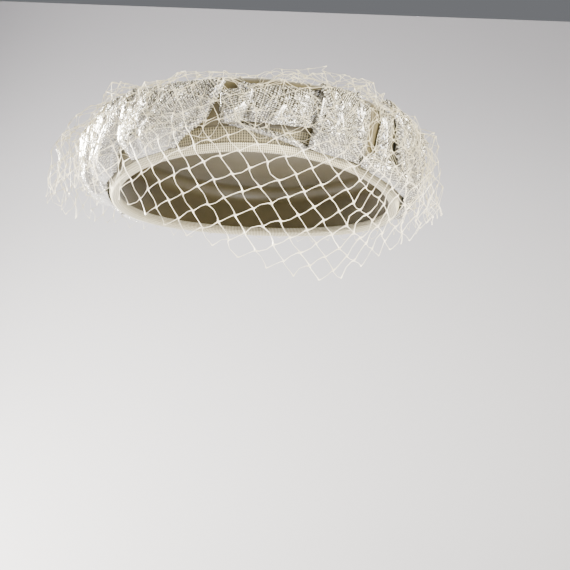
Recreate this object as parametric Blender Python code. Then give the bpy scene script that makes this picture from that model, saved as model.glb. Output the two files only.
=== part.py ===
"""A shallow pillbox hat: a flared foundation with a bound rim, covered with folded strips of straw cloth,
under one loose net that hangs over the forehead.

Metres, +Z up, front at -Y. The origin is the middle of the head opening, level with the rim.
An azimuth is measured in degrees from the front, and grows towards the wearer's left (+X).
"""

import math
from collections import namedtuple

import bmesh
import bpy
from mathutils import Vector

MM = 0.001

# Head opening and crown
HEAD_WIDTH = 160 * MM
HEAD_DEPTH = 184 * MM
RIM_ARCH = 3 * MM
CROWN_HEIGHT = 40 * MM
CROWN_FLARE = 12 * MM
SHOULDER_RADIUS = 10 * MM
TIP_DOME = 2.5 * MM
CROWN_WALL = 2 * MM

# Bound rim and the ribbed band above it
BINDING_HEIGHT = 5 * MM
BINDING_CLOTH = 1.2 * MM
BAND_HEIGHT = 8 * MM
BAND_CLOTH = 1 * MM

# Folded straw cloth
STRAW_CLOTH = 1 * MM
STRAW_PUFF = 14 * MM
PLEAT_DEPTH = 2.5 * MM

# Net veil
NET_PITCH = 26.5 * MM
NET_STRAND = 3 * MM
NET_THICKNESS = 1.2 * MM
NET_DROP = 58 * MM

# How far the net hangs clear of the fullest straw under it
NET_SIDE_SLACK = 6.5 * MM
NET_FRONT_SLACK = 1 * MM
NET_BACK_SLACK = 2 * MM
NET_TOP_SLACK = 1.2 * MM

# Clearances between touching cloths
SEAT_GAP = 0.3 * MM
CLOTH_GAP = 0.6 * MM
LAYER_GAP = 0.9 * MM

# Fineness of the facets
ROUND_STEPS = 36
SHOULDER_STEPS = 5
TIP_STEPS = 2

FOUNDATION_COLOR = (0.58, 0.53, 0.36)

# Where the flared wall leaves the rim and meets the shoulder's arc
SHOULDER_OUT = CROWN_FLARE - SHOULDER_RADIUS
SHOULDER_UP = CROWN_HEIGHT - SHOULDER_RADIUS
SHOULDER_REACH = math.hypot(SHOULDER_OUT, SHOULDER_UP)
WALL_LEAN = math.atan2(SHOULDER_OUT, SHOULDER_UP) + math.asin(SHOULDER_RADIUS / SHOULDER_REACH)
WALL_RUN = math.sqrt(SHOULDER_REACH**2 - SHOULDER_RADIUS**2)
SIDE_RUN = WALL_RUN + SHOULDER_RADIUS * (math.pi / 2 + WALL_LEAN)

# Distances up the side at which the crown and the ribbed band begin and end
CROWN_START = BINDING_CLOTH + SEAT_GAP
BAND_START = BINDING_HEIGHT + SEAT_GAP
BAND_END = BAND_START + BAND_HEIGHT
STRAW_END = 0.9 * SIDE_RUN

# One row for each strip of straw cloth, clockwise from the left of the front.
# at, wide, lean: the azimuth of its middle, its width there, and how far its head lies beyond its foot.
# foot, head: its width at the lower and upper end, as shares of wide.
# start, end: where it begins and ends between the rim and the end of the straw, as shares.
# puff, hang: how far its middle and its free lower edge stand out, as shares of STRAW_PUFF.
# crest: where its highest line runs, from -1 at its left edge to 1 at its right.
# pleats: folds gathered into its foot. layer: how many strips lie under its edges.
Strip = namedtuple("Strip", "at wide lean foot head start end puff hang crest pleats layer")
STRIPS = (
    Strip(-84, 40, 14, 0.75, 0.80, 0.10, 0.96, 0.80, 0.00, -0.10, 2, 0),
    Strip(-56, 22, 18, 0.75, 0.80, 0.12, 0.86, 0.65, 0.00, 0.20, 2, 1),
    Strip(-29, 32, 10, 0.55, 1.03, 0.13, 0.80, 0.60, 0.00, -0.60, 3, 2),
    Strip(-5, 8, 2, 0.70, 1.15, 0.36, 0.72, 0.45, 0.20, 0.00, 1, 1),
    Strip(7, 5, -24, 0.60, 0.80, 0.13, 0.34, 0.15, 0.00, 0.00, 0, 0),
    Strip(9, 25.5, 0, 0.97, 1.00, 0.37, 0.80, 0.20, 0.50, 0.00, 0, 0),
    Strip(27.5, 15, -1, 1.15, 0.85, 0.13, 0.83, 0.40, 0.00, -0.20, 0, 2),
    Strip(36.5, 6, -2, 1.10, 0.90, 0.13, 0.80, 0.20, 0.00, 0.00, 0, 1),
    Strip(49, 6, -4, 1.20, 0.90, 0.13, 0.84, 0.30, 0.00, 0.00, 0, 0),
    Strip(56, 34, 0, 0.95, 0.80, 0.10, 0.30, 0.30, 0.00, 0.20, 2, 2),
    Strip(69, 28, -16, 0.75, 0.95, 0.13, 0.95, 0.25, 0.00, -0.60, 2, 1),
    Strip(97, 34, -8, 0.75, 0.85, 0.11, 0.90, 0.30, 0.00, 0.20, 2, 0),
    Strip(126, 36, -8, 0.70, 0.90, 0.12, 0.88, 0.55, 0.00, -0.20, 2, 1),
    Strip(156, 36, 8, 0.75, 0.90, 0.11, 0.88, 0.60, 0.00, 0.20, 2, 0),
    Strip(186, 36, -8, 0.70, 0.90, 0.12, 0.88, 0.60, 0.00, -0.20, 2, 1),
    Strip(215, 36, 8, 0.75, 0.90, 0.11, 0.88, 0.55, 0.00, 0.20, 2, 0),
    Strip(244, 36, 10, 0.70, 0.85, 0.12, 0.90, 0.75, 0.00, -0.20, 2, 1),
)

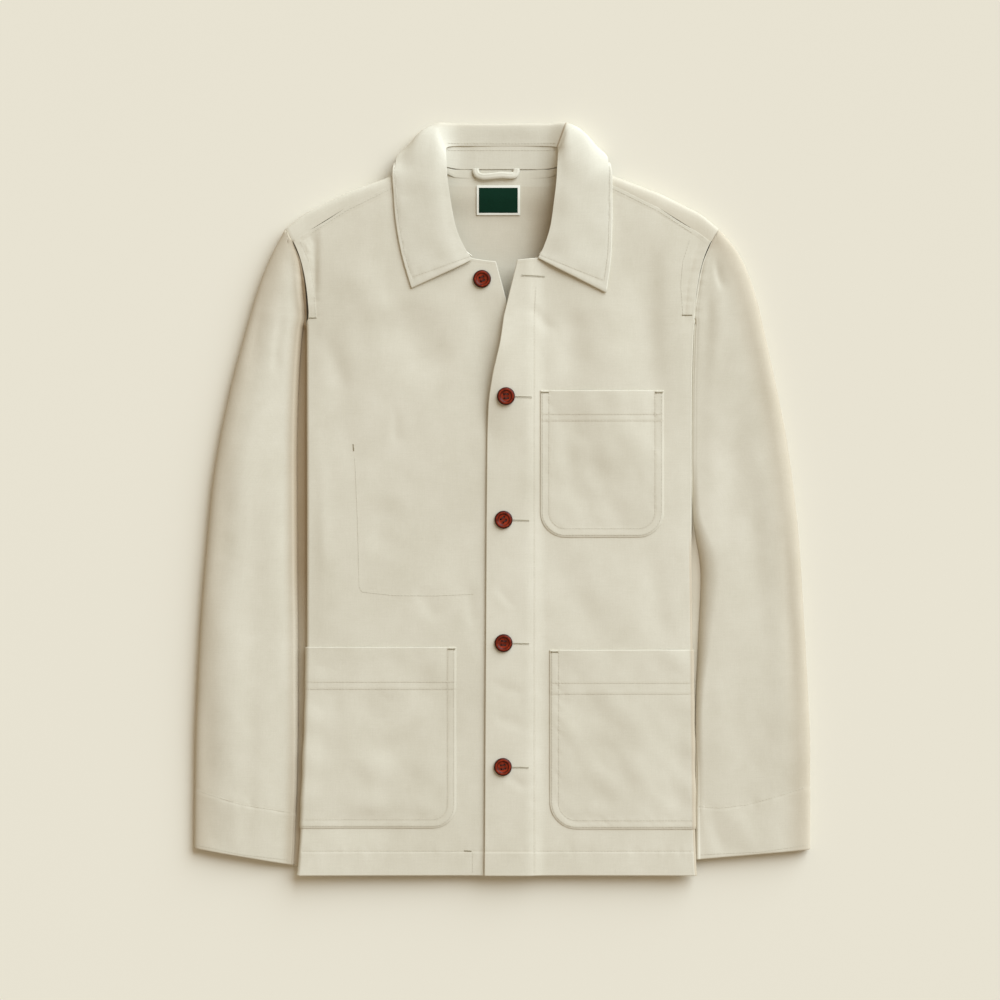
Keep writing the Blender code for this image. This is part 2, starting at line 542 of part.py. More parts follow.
def outward(grid, side):
    """Unit normals of a front's grid, pointing out of the jacket."""
    along = np.gradient(grid, axis=0)
    across = np.gradient(grid, axis=1)
    normal = np.cross(across, along) * side
    return normal / np.maximum(np.linalg.norm(normal, axis=-1, keepdims=True), 1e-9)


def pocket_grid(place, curl_part=None):
    """A patch over a front: the panel's own points moved out, with rounded lower corners."""
    side = place["side"]
    first, last = place["columns"]
    low, high = place["rows"]
    panel = front_grid(side)[:len(FRONT_ROWS[side])]
    panel = panel + outward(panel, side) * (CLOTH + GAP)
    y_rows = np.array(FRONT_ROWS[side])
    radius = place["corner"]
    corner_steps = radius * (1.0 - np.cos(np.radians(POCKET_CORNER_TURNS)))
    y_all = np.sort(np.append(y_rows[low:high + 1], y_rows[low] + corner_steps))
    rows = []
    for y in y_all:
        at = int(np.clip(np.searchsorted(y_rows, y, side="right") - 1, 0, len(y_rows) - 2))
        t = (y - y_rows[at]) / (y_rows[at + 1] - y_rows[at])
        row = panel[at] * (1.0 - t) + panel[at + 1] * t
        drop = min(y - y_rows[low], radius)
        inset = radius - math.sqrt(radius ** 2 - (radius - drop) ** 2)
        x = side * row[:, 0]
        wanted = np.maximum(x[first:last + 1], x[first] + inset)
        if curl_part is None:
            wanted = np.minimum(wanted, x[last] - inset)
        flat = len(FRONT_COLUMNS[side]["body"])
        spots = [side * wanted] + [np.interp(wanted, x[:flat], row[:flat, axis]) for axis in (1, 2)]
        points = np.stack(spots, axis=-1)
        if curl_part is not None:
            points = np.concatenate([points, row[flat:flat + curl_part]])
        rows.append(points)
    return np.array(rows)


def make_pockets():
    """Chest pocket on the left front and a lower pocket on each, round the side fold."""
    lofted("chest_pocket", pocket_grid(CHEST_POCKET), POCKET_CLOTH, CANVAS,
           offset=float(CHEST_POCKET["side"]))
    for side, place in LOWER_POCKETS.items():
        grid = pocket_grid(place, POCKET_CURL_POINTS)
        lofted("lower_pocket_" + SIDE_NAME[side], grid, POCKET_CLOTH, CANVAS, offset=float(side))


# ---------------------------------------------------------------- label and loop

def make_label_and_loop(back):
    """Bare label and hanging loop inside the back of the neck."""
    middle = back[:, back.shape[1] // 2]
    low, high = LABEL["y"]
    y = np.array((low, *[v for v in middle[:, 1] if low < v < high], high))
    x, y = np.meshgrid(np.linspace(*LABEL["x"], LABEL["columns"]), y)
    z = np.interp(y, middle[:, 1], middle[:, 2]) + GAP
    lofted("neck_label", np.stack([x, y, z], axis=-1), LABEL["thick"], LABEL_CLOTH)
    t, edge = np.meshgrid(np.linspace(0.0, 1.0, LOOP["columns"]), (-0.5, 0.5))
    x = LOOP["x"][0] + (LOOP["x"][1] - LOOP["x"][0]) * t
    y = LOOP["y"] + LOOP["width"] * edge
    arch = LOOP["rise"] * np.sin(math.pi * t) ** LOOP["power"]
    z = np.interp(y, middle[:, 1], middle[:, 2]) + GAP + arch
    lofted("hang_loop", np.stack([x, y, z], axis=-1), LOOP["thick"], CANVAS)


# ---------------------------------------------------------------- buttons

def button_mesh():
    """A dished four-hole button on its own origin, which is the middle of its underside."""
    mesh = bpy.data.meshes.new("button_profile")
    points = [(x * MM, 0.0, z * MM) for x, z in BUTTON_PROFILE]
    mesh.from_pydata(points, [(i, i + 1) for i in range(len(points) - 1)], [])
    blank = bpy.data.objects.new("button_blank", mesh)
    screw = blank.modifiers.new("turn", "SCREW")
    screw.steps = screw.render_steps = BUTTON_SIDES
    screw.use_merge_vertices = True
    screw.merge_threshold = MERGE_DISTANCE * MM
    drills = bpy.data.meshes.new("button_drills")
    tool = bmesh.new()
    for sign_x, sign_y in ((1, 1), (1, -1), (-1, 1), (-1, -1)):
        made = bmesh.ops.create_cone(tool, cap_ends=True, segments=BUTTON_HOLE_SIDES,
                                     radius1=BUTTON_HOLE / 2 * MM, radius2=BUTTON_HOLE / 2 * MM,
                                     depth=DRILL_LENGTH * MM)
        place = (sign_x * BUTTON_HOLE_SPACING / 2 * MM, sign_y * BUTTON_HOLE_SPACING / 2 * MM, 0.0)
        bmesh.ops.translate(tool, verts=made["verts"], vec=place)
    tool.to_mesh(drills)
    tool.free()
    cutter = bpy.data.objects.new("button_cutter", drills)
    for obj in (blank, cutter):
        bpy.context.scene.collection.objects.link(obj)
    holes = blank.modifiers.new("holes", "BOOLEAN")
    holes.object = cutter
    holes.operation = "DIFFERENCE"
    bpy.context.view_layer.update()
    made = bpy.data.meshes.new_from_object(blank.evaluated_get(bpy.context.evaluated_depsgraph_get()))
    for obj in (blank, cutter):
        bpy.data.objects.remove(obj, do_unlink=True)
    return made


def make_buttons():
    """Five buttons: the top one on the open right front, the others through the left front."""
    shared = button_mesh()
    shared.materials.append(material("button_finish", *BUTTON_PLASTIC))
    for number, (x, y) in enumerate(BUTTON_PLACES, start=1):
        height = front_z if number == 1 else left_front_z
        around = np.linspace(-0.5, 0.5, 5) * BUTTON_DIAMETER
        spread_x, spread_y = np.meshgrid(x + around, y + around)
        z = float(height(spread_x, spread_y).max()) + CLOTH + GAP
        obj = bpy.data.objects.new("button_%d" % number, shared)
        obj.location = (x * MM, y * MM, z * MM)
        JACKET.objects.link(obj)


CANVAS = ((0.69, 0.66, 0.54), 0.9)
LABEL_CLOTH = ((0.004, 0.03, 0.02), 0.8)
BUTTON_PLASTIC = ((0.15, 0.03, 0.012), 0.35)

for old in list(bpy.data.objects):
    bpy.data.objects.remove(old, do_unlink=True)
JACKET = bpy.data.collections.new("chore_jacket")
bpy.context.scene.collection.children.link(JACKET)
make_label_and_loop(make_body())
make_sleeves()
make_collar()
make_pockets()
make_buttons()
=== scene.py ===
"""Chore jacket in natural cotton canvas, laid flat on its back, open at the neck and buttoned below.

Every cloth piece is a surface of two parameters, worked out in millimetres on a numpy grid from the
same tables as the solids. It gets its creases, its wall and a round rim, and becomes one mesh. Seams
are sewn on afterwards: each stitch is a short thread laid on the cloth under it.

World axes: +X is the wearer's left, +Y the collar, +Z up from the surface that the jacket lies on. In
the tables x runs outwards from the middle of the body, and each side turns it to its own X.
"""
import logging
import math
from dataclasses import dataclass, field
from enum import Enum

import bpy
import numpy as np
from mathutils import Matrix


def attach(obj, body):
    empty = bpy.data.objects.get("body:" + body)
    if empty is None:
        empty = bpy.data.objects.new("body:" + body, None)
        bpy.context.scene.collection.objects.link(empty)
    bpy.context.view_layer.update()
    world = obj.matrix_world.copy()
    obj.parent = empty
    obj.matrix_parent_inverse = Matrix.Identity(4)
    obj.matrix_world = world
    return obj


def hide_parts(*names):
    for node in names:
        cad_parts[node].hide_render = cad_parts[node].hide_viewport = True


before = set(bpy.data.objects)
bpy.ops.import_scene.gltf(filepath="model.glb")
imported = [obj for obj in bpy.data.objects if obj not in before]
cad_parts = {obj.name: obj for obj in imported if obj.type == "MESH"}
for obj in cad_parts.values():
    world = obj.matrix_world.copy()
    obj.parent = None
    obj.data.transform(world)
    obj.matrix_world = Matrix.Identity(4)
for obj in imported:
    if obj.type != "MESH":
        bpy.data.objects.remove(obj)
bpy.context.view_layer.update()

log = logging.getLogger("chore_jacket")

Array = np.ndarray
Pair = tuple[float, float]
Place = tuple[float, float, float]
Piece = bpy.types.Object
Material = bpy.types.Material
Tree = bpy.types.NodeTree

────

• _To be done_: Using the data above, repeat exactly the lines that begin at the line with "CANVAS = ((0.69, 0.66, 0.54), 0.9)" and end at the line with "and buttoned below.", both ends included.

• _Complete response_:
CANVAS = ((0.69, 0.66, 0.54), 0.9)
LABEL_CLOTH = ((0.004, 0.03, 0.02), 0.8)
BUTTON_PLASTIC = ((0.15, 0.03, 0.012), 0.35)

for old in list(bpy.data.objects):
    bpy.data.objects.remove(old, do_unlink=True)
JACKET = bpy.data.collections.new("chore_jacket")
bpy.context.scene.collection.children.link(JACKET)
make_label_and_loop(make_body())
make_sleeves()
make_collar()
make_pockets()
make_buttons()
=== scene.py ===
"""Chore jacket in natural cotton canvas, laid flat on its back, open at the neck and buttoned below.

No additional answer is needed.